Both states and local government authorities are assigned responsibility for the delivery of basic public services in Nigeria—though there is no clear demarcation between the respective roles and responsibilities at the states and local level.

Given the country’s overall reliance on petroleum revenues as a source of government funding (both at the federal level and, through large transfers, at the state and local level), local governments in Nigeria make very little use of own-source revenues and, in both law and practice, have limited access to both tax revenues and non-tax revenues, such as user fees (the ability to generate revenues from the latter source being limited by the poverty of many of their residents).

The fiscally centralized nature of Nigerian federalism—reflec-ted in large petroleum-financed federal transfers that flow to both state and local governments—gives the federal government significant influence over them, leaving them with minimal autonomy.
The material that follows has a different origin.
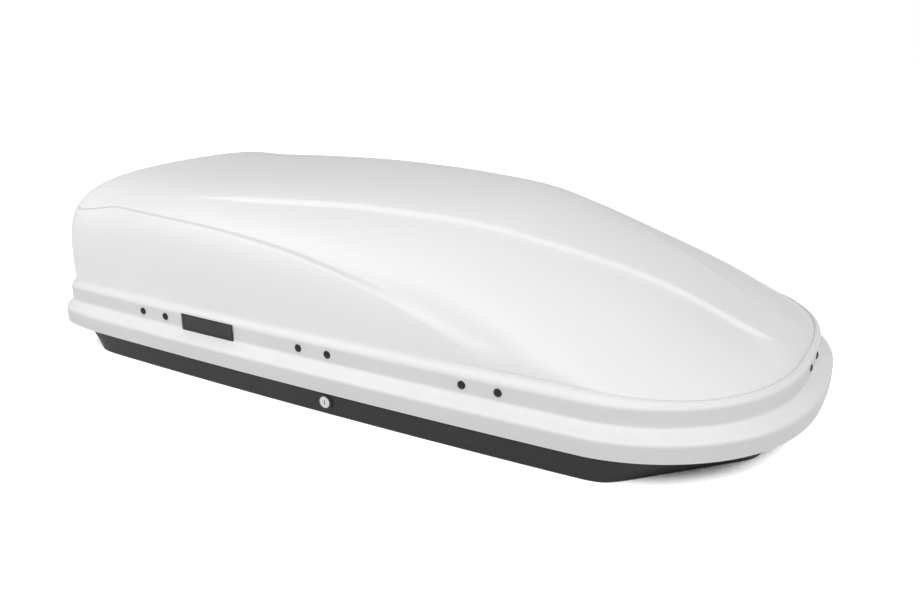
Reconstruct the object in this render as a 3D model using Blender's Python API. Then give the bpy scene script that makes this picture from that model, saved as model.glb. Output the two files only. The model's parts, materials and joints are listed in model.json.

Indonesia, though not a federal country, has significant decentralization of responsibilities to local governments—by-passing the provinces (several of which are home to secessionist movements) and may be cited as an example of a close relationship between central and local governments as undermining the “middle” (state/provin-cial) level of government in countries with multi-level governments.

Canada’s provinces have exclusive jurisdiction over municipal affairs and exercise significant authority over their local governments (which remain “creatures of the provinces”). As a result, the federal government has historically had limited direct involvement with local governments. While the federal-municipal relationship remains modest, it has developed somewhat in recent years— generally with the support of provinces—given:

Canada’s high degree of urbanization;

the growing importance of cities in fostering economic growth; and

the importance of key federal policies (notably in the areas of immigration, housing/homelessness, the environment, trade and commerce, and transportation infrastructure) to those cities and the provinces in which they are located.